What Counts as “Idle” in This Article

While "idle" typically refers to unused resources, in the context of this article, we apply the concept to a lack of operational awareness. An RDS instance without event notifications is in an "unmonitored state"—a form of operational waste where critical signals are generated but never acted upon. This visibility gap means your organization is passively accepting risk instead of proactively managing it.

Common signals of an unmonitored state include:

  • Configuration changes to database parameter groups or security groups that go unnoticed.
  • Backup or snapshot creation failures that are not immediately flagged.
  • Availability events, like a Multi-AZ failover, that occur without alerting the operations team.
  • Low storage or performance degradation warnings that are logged but not escalated.

Common Scenarios

Scenario 1: Unapproved Security Configuration Changes

A developer, attempting to troubleshoot a connectivity issue, modifies an RDS security group to allow inbound traffic from the public internet. Without event notifications, this critical misconfiguration could remain undetected for weeks, exposing sensitive data to external threats. With notifications enabled, the security team would receive an immediate alert, allowing them to revert the change instantly and address the root cause.

Scenario 2: Silent Backup and Recovery Failures

An organization’s automated backup policy is active, but due to a misconfigured IAM permission, RDS can no longer create new snapshots. The system logs the failure, but no one is actively monitoring those logs. The operations team only discovers that backups have been failing for weeks when they attempt a critical data restore, leading to significant data loss and business disruption.

Scenario 3: Unreported High-Availability Events

A primary database instance in a Multi-AZ deployment fails over to its standby replica due to an underlying hardware issue. While the application reconnects automatically after a brief interruption, the operations team is unaware that the environment is now running without redundancy. A subsequent failure of the secondary instance would cause a complete outage, a situation that could have been prevented if the initial failover event had triggered an alert.

Risks and Trade-offs

The primary risk of neglecting RDS event notifications is introducing preventable operational fragility. In a production environment, the goal is to minimize disruption. Without alerts, teams are forced into a reactive posture, often discovering problems only after they have impacted end-users.
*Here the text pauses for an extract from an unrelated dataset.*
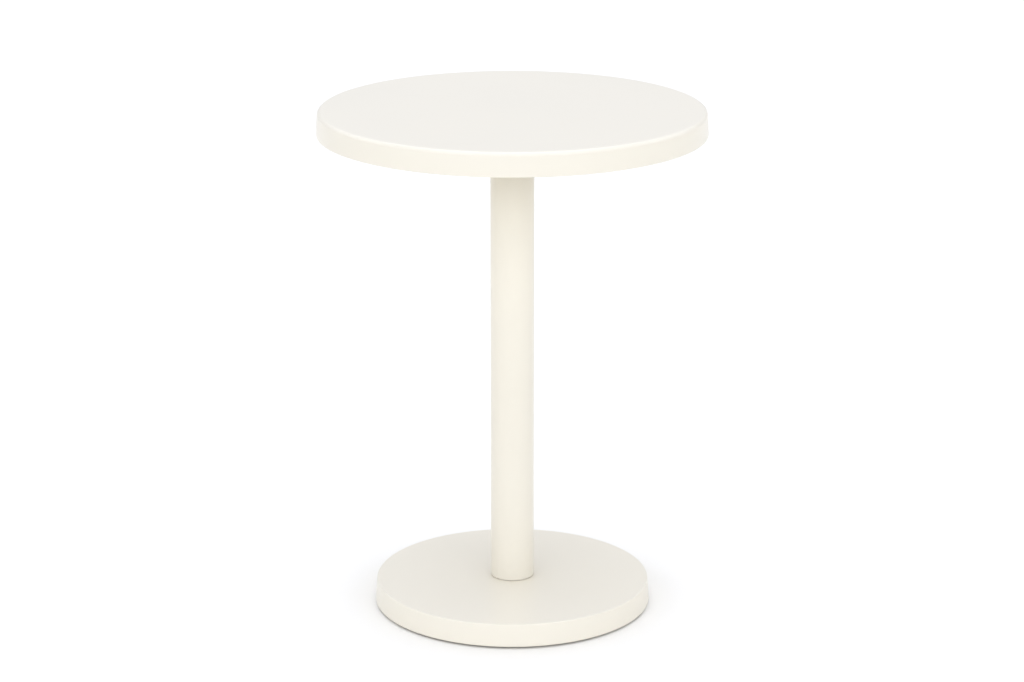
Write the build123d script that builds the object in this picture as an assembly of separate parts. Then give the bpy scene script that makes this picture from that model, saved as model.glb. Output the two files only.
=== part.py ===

This not only increases the severity of incidents but also erodes trust in the platform’s stability.

The main trade-off to consider during implementation is the potential for "alert fatigue." Subscribing to every possible event category across all environments can create excessive noise, causing teams to ignore important notifications. The key is to be selective, focusing only on actionable events that signify a genuine security risk, availability issue, or configuration drift in critical production and staging environments.

Recommended Guardrails

To effectively govern your RDS fleet, integrate event notification policies into your cloud operating model. Start by establishing clear tagging standards to identify critical, production-facing databases that require the highest level of monitoring. This allows you to apply tiered notification policies based on business impact.

Define a clear ownership model where specific teams are responsible for receiving and acting upon different categories of alerts. For instance, security-related events (like parameter group changes) should route to the security team, while availability events (like failovers) should go to the SRE or DevOps team. Finally, mandate that all new RDS instances deployed via Infrastructure as Code (IaC) must include a pre-configured event subscription, ensuring that governance is automated and consistently applied.

Provider Notes

AWS

In AWS, this capability is managed through a combination of two core services. Amazon RDS Event Notifications is the feature within RDS that generates messages for specific occurrences, such as a backup completing, a parameter group being modified, or an instance failing over. These events are then published to Amazon Simple Notification Service (SNS), which acts as a centralized messaging hub. From SNS, you can distribute these alerts to various endpoints, including email, SMS, AWS Lambda functions for automated remediation, or third-party incident management tools.

Binadox Operational Playbook

Binadox Insight: Proactive event notifications are a low-cost, high-impact way to reduce Mean Time to Detection (MTTD) for database incidents. By catching issues like backup failures or unauthorized access changes in real-time, you directly minimize financial risk from downtime and data loss.

Binadox Checklist:

  • Inventory all production RDS instances and identify those with the highest business impact.
  • Define a standard set of critical event categories to monitor (e.g., failure, security, availability).
  • Configure dedicated Amazon SNS topics to route alerts to the appropriate response teams.
  • Assign clear ownership for acknowledging and resolving different types of database alerts.
  • Implement Infrastructure as Code policies to ensure all new RDS instances are deployed with event subscriptions enabled by default.
  • Periodically test the notification pipeline to confirm alerts are being delivered and received correctly.

Binadox KPIs to Track:

  • Mean Time to Detect (MTTD) for database-related incidents.
  • Percentage of critical RDS instances covered by an active event subscription.
  • Number of audit findings related to insufficient database monitoring.
  • Reduction in downtime attributed to faster incident response for database issues.

Binadox Common Pitfalls:

  • Subscribing to too many non-actionable event categories, leading to alert fatigue.
  • Routing all notifications to a generic email inbox that is not actively monitored.
  • Failing to update notification endpoints when team members or tools change.
  • Overlooking event subscriptions for non-instance resources like parameter groups and security groups.

Conclusion

Implementing AWS RDS event notifications is a foundational practice for any organization serious about cloud security, operational excellence, and financial governance. It moves your team from a reactive to a proactive posture, providing the real-time awareness needed to protect your most critical data assets.

By establishing clear guardrails and integrating this practice into your standard operating procedures, you can significantly reduce your risk profile, satisfy compliance requirements, and ensure the stability of your revenue-generating applications. The effort to configure these alerts is minimal compared to the cost of a major security incident, a failed audit, or an extended service outage.